Now that both of those look great. Let's move along to cleaning up this area, which is where the tins are gonna ride. If this isn't cleaned up well enough, the tins are gonna sit too high and the pads are going to be frozen in the bracket. You could try to scrape it with a screwdriver. You can see all large chunks coming off. You could try with one of these little brushes, get off as much as possible that way. Or, of course, you can use something that looks a little bit more like this, a little sanding disc on there, and then just try to...That looks pretty great. I'm just going to feel for any raised edges. No, that feels really good. The only thing with using the sanding discs is you don't want to go in too deep, and, you know, if you take away too much of the metal, you don't want to take away any metal. You just want to get the rust. You could cause issues with the brake pads. That looks good. Let's do the same to all four corners. So, the next thing we need to do is apply a coating of Moly Grease right along these areas here that we just cleaned up. That way there, we can get these tins on here. Your kit came with a little thing of grease. It's great to use that. Make sure you save a little bit because you're going to need to use it on your slider pins as well. I'll set that aside. I've got a nice big jar with a nice brush. I like my brush, just a little bit. The reason for adding this in here is gonna help with vibration dampening, noise reduction, and, of course, keeping moisture away from those freshly sanded areas to help avoid it from rotting and building up underneath the tins.

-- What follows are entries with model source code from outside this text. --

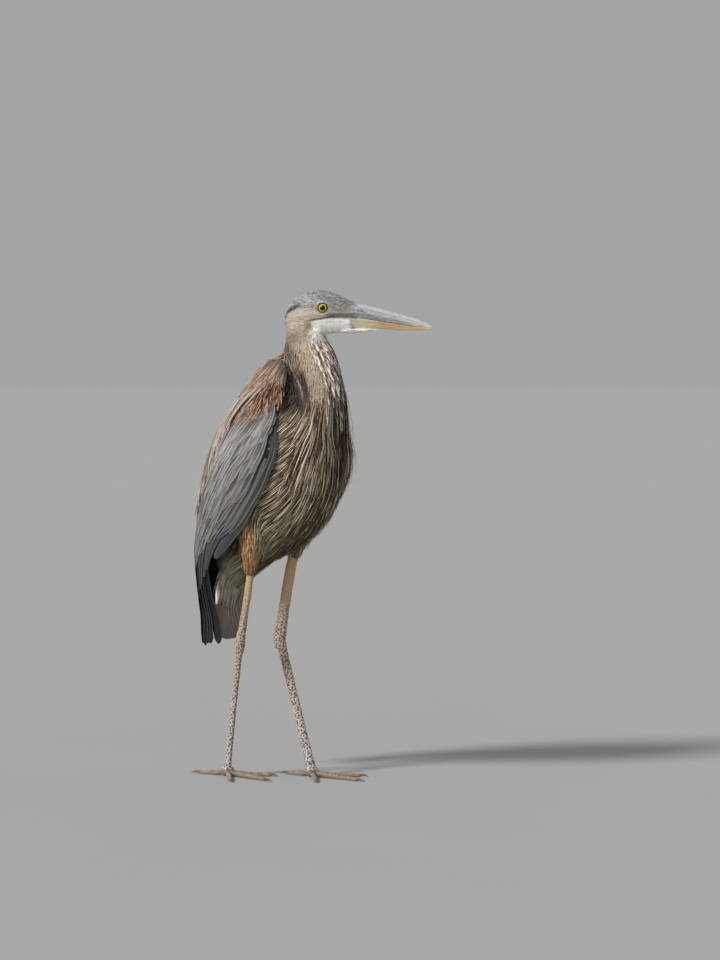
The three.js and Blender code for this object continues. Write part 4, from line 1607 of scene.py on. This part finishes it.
class HERON_OT_wings(bpy.types.Operator):
    """Makes the folded wings: flight feathers, rows of coverts, the wrist and the rust shoulder"""

    bl_idname = "heron.wings"
    bl_label = "Wings"

    def execute(self, context):
        seed = context.scene.heron_plumage.seed
        flight = vane_finish("flight feathers", 0.6)
        firm = vane_finish("wing coverts", 0.75, 0.45, 0.45)
        soft = plume_finish("shoulder plumes", 0.7, 0.55)
        for side, sign in SIDES.items():
            chance = np.random.default_rng(seed + WING_SALT + sign)
            self.rows(f"flight_feathers_{side}", FLIGHT_ROWS, side, chance, flight, [f"wing_{side}"])
            self.rows(f"coverts_{side}", COVERT_ROWS, side, chance, firm, [])
            self.wrist(side, chance, firm)
            self.shoulder(side, chance, soft)
            self.scapulars(side, chance, soft)
        return {"FINISHED"}

    def rows(self, name, rows, side, chance, finish, nodes):
        shape = Shape()
        patches, size = grid_patches(sum(row.count for row in rows))
        used = 0
        for row in rows:
            row.add(shape, side, chance, patches[used : used + row.count], size)
            used += row.count
        shape.piece(name, [finish], "wing", nodes)

    def plumes(self, name, slot, finish, side, heights, angles, outs, wide, form, colours, streaks):
        line, facing = flank_lines(side, heights, angles, outs)
        patches = on_map(spanned(angles[:, 0]), spanned(line[:, 0, 2]))
        shape = Shape()
        add_feathers(shape, line, facing, colours, streaks, patches, wide, form, thick=0.6)
        shape.piece(f"{name}_{side}", [finish], slot)

    def wrist(self, side, chance, finish):
        """Small close feathers on the bend of the wing, and the dark smooth edge below it."""
        heights, angles, outs, wide, colours = [], [], [], [], []
        along = np.linspace(0, 1, 7)
        for row, top in enumerate(range(558, 536, -5)):
            start, end = WING_EDGES(top)[0]
            for part in np.arange(0.72 + 0.02 * (row % 2), 0.92, 0.035):
                heights.append(top - (20 + 4 * chance.random()) * along)
                angles.append(start + (end - start) * (part - 0.02 * along))
                outs.append(4.6 + 1.4 * along)
                wide.append(6.0)
                grey = paint(98, 98, 101) if chance.random() < 0.7 else paint(110, 107, 104)
                colours.append(grey * (0.92 + 0.16 * chance.random()))
        for index in range(12):
            heights.append(536 - 8 * index - 62 * along)
            _, end = soft_edges(heights[-1], 24)
            angles.append(end - 4.0 + 1.5 * (along - 1))
            outs.append(1.6 + 1.6 * along + 0.06 * index)
            wide.append(13.0)
            colours.append(paint(54, 51, 58) * (0.85 + 0.3 * chance.random()))
        line, facing = flank_lines(side, np.array(heights), np.array(angles), np.array(outs))
        patches, size = grid_patches(len(line))
        colours = np.array(colours)
        vanes = {"wide": np.array(wide), "form": (0.5, 0.6, 0.25), "thick": 0.5, "size": size, "bend": 0.3}
        shape = Shape()
        add_feathers(shape, line, facing, colours, colours * 1.25, patches, cross=BROAD, **vanes)
        shape.piece(f"wrist_{side}", [finish], "wing")

    def shoulder(self, side, chance, finish):
        """Streaky rust plumes over the top of the wing, lying down and back."""
        count = SHOULDER_PLUMES
        along = np.linspace(0, 1, 6)
        top = 554 + 76 * chance.random(count)
        foremost = np.interp(top, [554, 566, 590, 618, 630], [104, 116, 132, 146, 120])
        angle = 66 + (foremost - 66) * chance.random(count)
        length = 24 + 16 * chance.random(count)
        heights = top[:, None] - 0.92 * length[:, None] * along
        angles = angle[:, None] - 0.2 * length[:, None] * along
        outs = 6.6 * along**0.7 * ease(heights, 650, 590) * (0.35 + 0.65 * ease(angles, 70, 96))
        outs = outs + ease(heights, 630, 600)
        outs = outs + (chance.random(count) * 1.2)[:, None]
        luck = chance.random((count, 1))
        rust = ease(angle, 98, 108) * band(top, 573, 616, 7)
        plain = pick(luck, (0.5, paint(128, 112, 98)), paint(156, 140, 125))
        vivid = pick(luck, (0.4, paint(48, 35, 28)), (0.8, paint(98, 61, 42)), paint(170, 132, 104))
        dark = (0.35, paint(80, 60, 48))
        streaks = pick(luck, dark, (0.6, paint(140, 94, 66)), paint(204, 174, 146))
        wide = 2.5 + 1.3 * chance.random(count)
        coat = (wide, (0.4, 0.4, 0.1), blend(plain, vivid, rust), streaks)
        self.plumes("shoulder", "thigh", finish, side, heights, angles, outs, *coat)

    def scapulars(self, side, chance, finish):
        """Long plumes from the mantle that cover the wing's back edge."""
        count = SCAPULARS
        along = np.linspace(0, 1, 11)
        top = 500 + 118 * chance.random(count) ** 0.8
        length = np.interp(top, [500, 560, 630], [112, 104, 66]) * (0.8 + 0.4 * chance.random(count))
        across = chance.random((count, 1))
        heights = top[:, None] - length[:, None] * along
        start, end = soft_edges(heights, 0)
        begin = start * (0.1 + 1.15 * across)
        reached = np.maximum(start + (end - start) * (0.55 * across - 0.04), 3)
        angles = begin + (reached - begin) * along**0.8
        outs = 0.4 + 7.6 * ease(angles, start - 6, start + 16) * ease(heights, 625, 570)
        outs = outs + (chance.random(count) * 1.4)[:, None] + 1.2 * along
        luck = chance.random((count, 1))
        brown = (0.3, paint(130, 115, 102))
        colours = pick(luck, brown, (0.7, paint(156, 141, 127)), paint(176, 164, 152))
        streaks = pick(luck, (0.4, paint(100, 88, 78)), paint(204, 194, 182))
        wide = 3.0 + 2.0 * chance.random(count)
        coat = (wide, (0.35, 0.35, 0.06), colours, streaks)
        self.plumes("scapulars", "body", finish, side, heights, angles, outs, *coat)


# ---- Breast plumes and tail ----


PLUME_SPACING, PLUME_STEPS = 4.0, 8


def plume_roots(places):
    """Where the long plumes of the breast grow."""
    spot = Spot(places)
    front = spot.fore > -6 + 10 * ease(spot.height, 560, 600)
    return (spot.height > 488) & (spot.height < 606) & front & (spot.ahead > 84)


def plume_flow(places):
    """Down, and back at the sides."""
    lean = 0.45 * ease(np.abs(BODY.into(places)[:, 1]), 8, 40)
    return BODY.turned(np.stack([-lean, 0 * lean, 0 * lean - 1], -1))


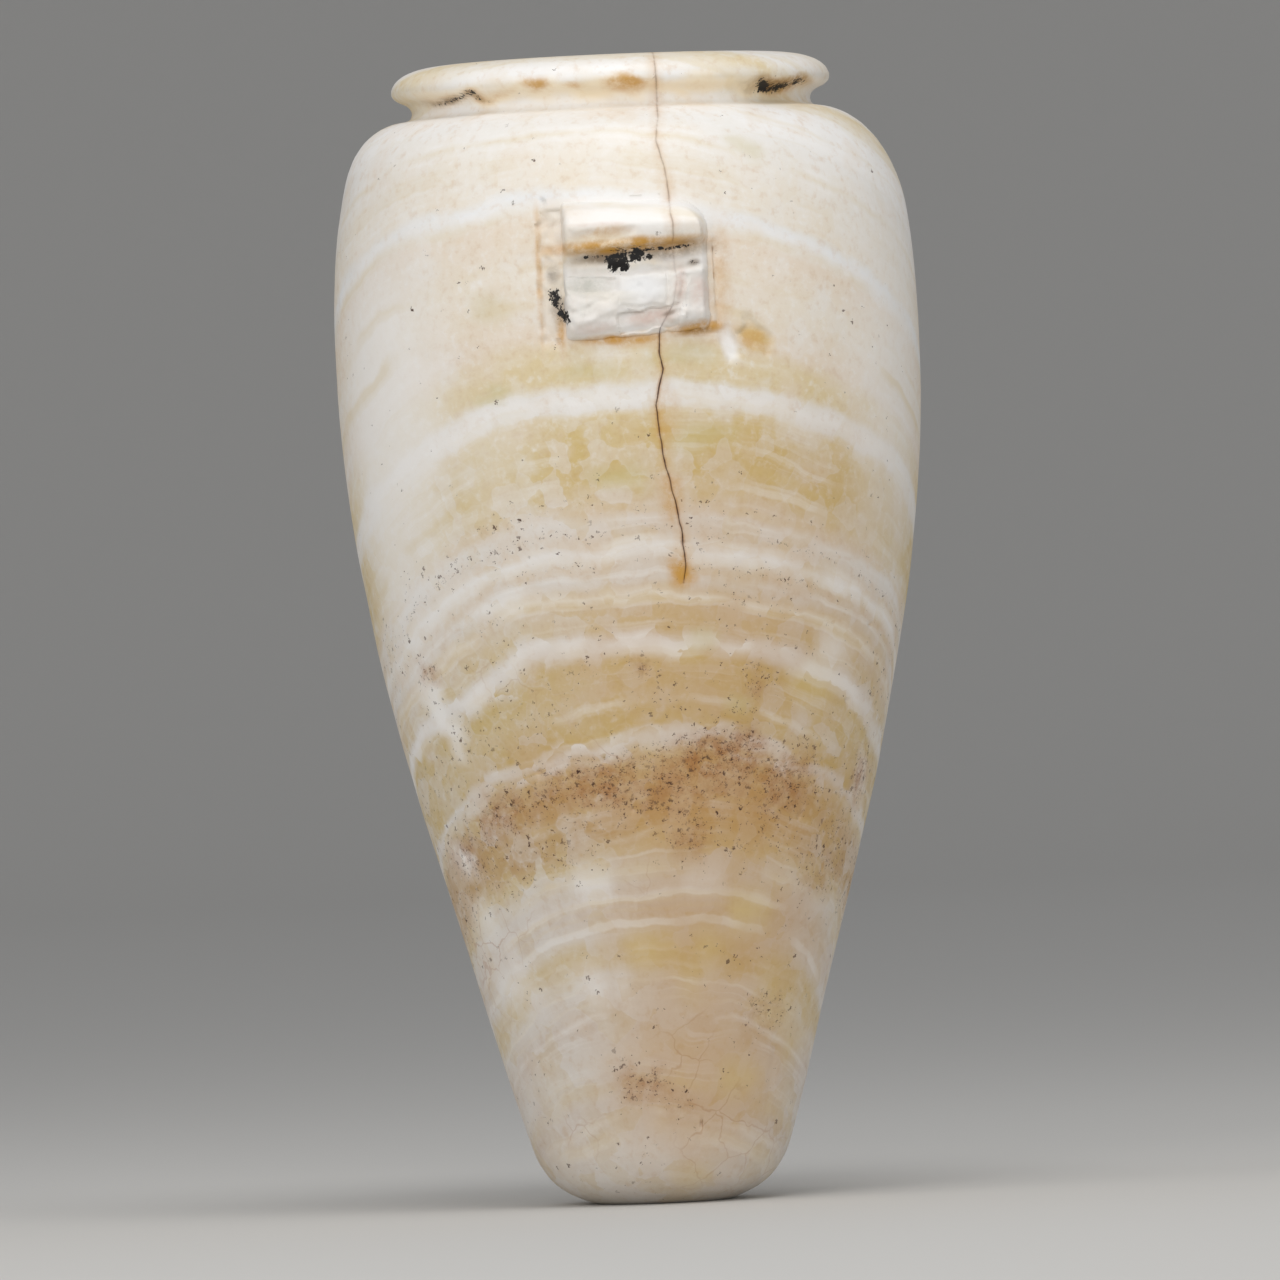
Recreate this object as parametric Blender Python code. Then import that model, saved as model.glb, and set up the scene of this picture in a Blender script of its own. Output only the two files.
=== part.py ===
"""A tall storage jar with two lugs, ground and drilled from one block of banded travertine.

The body is turned about +Z and stands on the small flat of its foot, whose centre is the origin.
The front lug, towards -Y, has lost the outer half of its cord hole. The back lug is whole.
All sizes are in metres.
"""

import math

import bmesh
import bpy
from mathutils import Matrix, Vector
from mathutils.geometry import interpolate_bezier

# Heights of the outside, stacked from the foot up, together 340 mm
FOOT_HEIGHT = 0.0183
FLANK_HEIGHT = 0.0864
BELLY_RISE = 0.1458
SHOULDER_HEIGHT = 0.0741
NECK_HEIGHT = 0.0022
UNDERLIP_HEIGHT = 0.0056
LIP_HEIGHT = 0.0076

# Radii of the outside
FOOT_FLAT_RADIUS = 0.0190
FOOT_RADIUS = 0.0392
FLANK_RADIUS = 0.0634
BELLY_RADIUS = 0.0873
NECK_RADIUS = 0.0596

# Rim: a rolled lip over a short neck, with a narrow flat on top for a lid
LIP_OVERHANG = 0.0058
RIM_FLAT_WIDTH = 0.0042
MOUTH_EDGE = 0.0012
NECK_FILLET = 0.0010
RIM_OFFSET = -0.0018  # the mouth was ground a little off the body's axis, along X
RIM_OFFSET_RISE = 0.0300  # the neck leans out to that offset over this height

# Inside
NECK_WALL = 0.0151
NECK_UNDERCUT = 0.0085  # the drill hole runs on this far below the neck before it widens
BELLY_WALL = 0.0120
FOOT_WALL = 0.0206  # beside the rounded end of the cavity
FLOOR_THICKNESS = 0.0400
BOWL_HEIGHT = 0.0260

# Lugs, both on the shoulder
LUG_WIDTH = 0.0438
LUG_HEIGHT = 0.0420
LUG_RISE = 0.0258  # from the belly up to the middle of a lug
LUG_EDGE = 0.0012
LUG_SKIN = 0.0040  # stone outside the cord hole of the whole lug

# Cord holes: drilled along X, just clear of the wall
HOLE_RADIUS = 0.0042
HOLE_CLEAR = 0.0001
HOLE_RISE = 0.0018  # from the middle of the lug up to the hole's axis
FRONT_HOLE_TILT = math.radians(4.4)  # climbs towards +X
HOLE_OVERRUN = 0.0060

# What is left of the front lug: shares of how proud a whole lug is, at shares of its height
BROKEN_SECTION = (
    (0.00, 0.500),
    (0.34, 0.400),
    (0.57, 0.295),
    (0.40, 0.120),
    (0.33, -0.070),
    (0.25, -0.395),
    (0.00, -0.490),
)

# Flat scars on the broken lug: shares across and up of the scar's middle, how far it lies under
# the face there, and the way it faces
SCARS = (
    (-0.27, -0.30, 0.0009, (-0.080, -1.0, 0.050)),
    (0.36, -0.30, 0.0004, (0.085, -1.0, -0.020)),
    (0.30, -0.42, 0.0016, (0.120, -0.62, -0.78)),
    (0.46, 0.42, 0.0010, (0.70, -0.30, 0.64)),
)
SCAR_SPAN = (1.00, 0.30, 0.48)  # as shares of the lug's width, width and height

# Pulls of the outline's curves, as shares of the stretch that each one crosses
FOOT_LIFT = math.radians(13.5)
FOOT_PULLS = (0.65, 0.50)
BELLY_PULLS = (0.28, 0.36)
SHOULDER_PULLS = (0.65, 0.80)
SHOULDER_SLOPE = 0.11
LIP_PULLS = (0.46, 0.46)
NOSE_PULLS = (0.60, 0.60)
INSIDE_SHOULDER_SLOPE = 0.42
INSIDE_SHOULDER_PULLS = (0.75, 0.55)
INSIDE_BELLY_PULLS = (0.42, 0.30)
ROUND_PULL = 0.55  # a quarter circle's

# Fineness of the faceted solid
TURN_STEPS = 72
FOOT_STEPS = 5
FLANK_STEPS = 3
BELLY_STEPS = 9
SHOULDER_STEPS = 10
NECK_STEPS = 2
LIP_STEPS = 4
NOSE_STEPS = 5
EDGE_STEPS = 2
INSIDE_STEPS = 7
LUG_STEPS = 12
HOLE_STEPS = 20
WELD = 0.00001

STONE_COLOUR = (0.80, 0.70, 0.54, 1.0)
STONE_ROUGHNESS = 0.38
SHARP_ANGLE = math.radians(35.0)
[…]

Grab your tin and slide the ears right in there like that. At this point, don't think that you're done yet because you actually have to push down on this centerpiece as well. Right here, push that down right up against the caliper bracket. If you can't get your fingers in there, use a screwdriver or whatever you have to do. If you leave this up, the tin could come off and it could hit up against the rotor as it comes around.

That looks great. The next thing we're gonna do is get the boots on here. So, to do that, I'm going to continue on with a little bit of my grease. I'm gonna go right inside this hole, just like that. That's gonna prime that hole. Do the same to the other side, of course. All right. Take your boot. You've got the one with a little lip on it, and then the other side, use the lip and then put it inside here. You should be able to just kind of squeeze it in with your fingers. Give it a twist. If it pops back out, it wasn't seated properly. So, the twist is kind of important. I'm twisting it, it's not popping out. That looks good. Same to this side. Now, we're going to lube up those slider pins. Do the shaft area that goes in and out of the caliper bracket itself. And then you need to make sure you work your way all the way up to this edge that's very close to where my fingers are at least in one area. Get a nice little glob of grease up on there. That's super important because when we put this in that grease is going to go up along the lip of the boot where it connects to the slider, and then I'm going to twist it like this, and I'm going to work that grease around that whole lip. That's going to keep the moisture out 100%. This looks great, do the same to the other side. Make sure you clean up all that excess grease that might be hanging around. So, now, it's time to get the bracket back on the vehicle. Make sure that you have your caliper mounting bolts. And if you want to use some thread locker, we'll call it your prerogative. Go ahead and put both bolts in before you start...

Go ahead and get both bolts in and start them before you tighten either of them up. I'll just bottom these out real quick. Go ahead and torque these bolts to 76 foot-pounds. Torqued. So, we matched over our pads with the ones that we took out. We know that we had the wear indicator on the same side and that was facing down on the inward pad. Go ahead and put those into the bracket. That looks great. Now, we're going to take this little piece right here. It's got two little years. They're going to go into the holes in the bottom of the pad. This goes on the bottom side. That looks good. Next, we're going to take the caliper and we're going to add a little bit of that same Moly Grease lubricant on the piston itself, and then on the backside of these two ears as well. Once again, this is going to help with vibration dampening and noise reduction. Carefully slide it up and over these pads and then pushing your sliders as needed so you can get the caliper over them. This is looking great. Next, we're going to take our caliper to bracket bolts, tiny bit of thread locker, your prerogative. Bottom both of these out. Bottom them out. Torque these to 24 foot-pounds. Torqued. Let's get this bracket for the e-brake cable back on here. It's got a little ear, should fall into the hole. Grab your bolt, go ahead and bottom that out, snug it up. Tight. At this point, we're going to get the wheel on here. We're going to put all these lug nuts on and bottom them out and then we'll put the wheels onto the ground and torque them to manufacturer specification. The next thing we're gonna do is torque these five lug nuts to 80 foot-pounds. Torqued.

Once your wheels are torqued, you're gonna get inside of your vehicle and slowly pump up your brake pedal till it's firm. The next thing you want to do is under the hood. You're gonna come over to your master cylinder. You can open it up and take a peek inside. Once you can see where the level is, take a look from the side and you'll see a maximum line. You want it to be just about right there. Once you're sure that it's full, make sure that you close it back up there. There it is. Close the hood and take it for a road test.